Worker auth on reconnect

Worker WSS upgrade carries Authorization: Bearer <token> — header only, no query-string fallback (the ?api_key= form was removed as part of the 9c571e9 security pass). The token is whatever the worker's tokenFn returns at dial time:

Preferred: a HS256 JWT with claims {sub: workerID, key_hash: <api_key_hash>, iat, exp, jti}. The signing key is HKDF-SHA256 over cfg.APIServerSecret() with purpose wisehosting-worker-jwt-v1. JWTs are minted at registration and refreshed every ~13 minutes (TTL 15 min, refresh skew 2 min).
Fallback: the raw api_key if the JWT is missing or expired (e.g. control-plane downtime during refresh). The raw key always works — JWTs are an additional layer, not a replacement.

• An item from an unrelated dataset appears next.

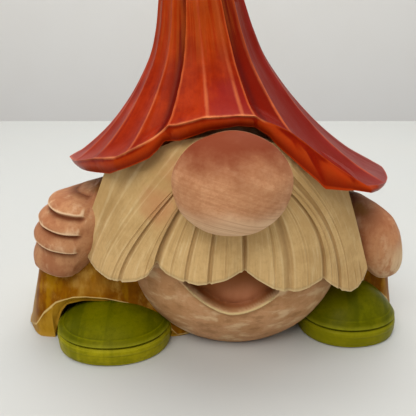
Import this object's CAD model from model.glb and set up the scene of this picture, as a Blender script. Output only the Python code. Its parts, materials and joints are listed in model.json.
# %% [markdown]
# # A carved garden gnome
# The real object is a gnome cut from pale, close-grained wood with a knife and a gouge, and washed with
# thin colour so that the grain shows through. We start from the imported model, which holds the place and the
# size of every piece, and put a finely carved and painted piece in place of each solid that shows. Lengths
# are metres, the gnome looks along -Y and stands on Z = 0. Right and left are its own, so its right hand is
# at -X.

# %% The frame
import json
import math

import bpy
import numpy as np
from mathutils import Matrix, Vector

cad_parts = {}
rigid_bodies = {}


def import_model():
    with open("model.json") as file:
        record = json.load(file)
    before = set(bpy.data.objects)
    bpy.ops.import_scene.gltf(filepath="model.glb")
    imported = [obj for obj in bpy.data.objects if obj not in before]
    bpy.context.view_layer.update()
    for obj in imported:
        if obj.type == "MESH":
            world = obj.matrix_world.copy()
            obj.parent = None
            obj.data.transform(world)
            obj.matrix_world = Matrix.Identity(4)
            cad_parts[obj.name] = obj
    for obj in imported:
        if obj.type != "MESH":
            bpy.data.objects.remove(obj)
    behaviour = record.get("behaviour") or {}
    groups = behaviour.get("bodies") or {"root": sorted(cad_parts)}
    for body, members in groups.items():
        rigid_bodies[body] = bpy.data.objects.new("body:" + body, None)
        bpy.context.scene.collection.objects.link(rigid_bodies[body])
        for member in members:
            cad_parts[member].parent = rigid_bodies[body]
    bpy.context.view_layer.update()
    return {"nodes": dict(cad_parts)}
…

The hub resolves the credential via (*Hub) resolveAuthForUpgrade(token):

If the token has three dot-separated segments, parse as a JWT and verify the HS256 signature against the HKDF-derived key. On success, fetch the worker row by claims.Sub and require worker.APIKeyHash == claims.KeyHash — this binds the JWT to the current key, so rotating the API key invalidates every outstanding JWT.
Otherwise, treat the token as a raw API key, hash it (sha256(rawKey) → hex), and look up by api_key_hash via FindOnlineWorkerByAPIKey.

FindOnlineWorkerByAPIKey matches any worker by key regardless of status — a worker that just went offline from missed heartbeats is still allowed to reconnect, otherwise the scheduler's status flip would lock it out forever.

The dialer also pins NextProtos: ["http/1.1"]. Without this, a CDN that supports HTTP/2 may negotiate h2 via ALPN and silently break the WebSocket upgrade — gorilla/websocket only speaks HTTP/1.1.

On a successful upgrade the hub:

Closes any existing connection for the same worker ID (replaced by new connection).
Marks the row online if it was offline.
Calls replayPendingJobs() immediately to re-send assigned-but-un-acked jobs.

Server-side rate limiting

internal/api/ws.go token-buckets log ingress per worker:

Sustained: 256 KiB/s
Burst: 1 MiB
Max line length: 8 KiB
Max lines per runtime_log batch: 5000

Lines beyond these limits are dropped silently to protect the log bus and the database.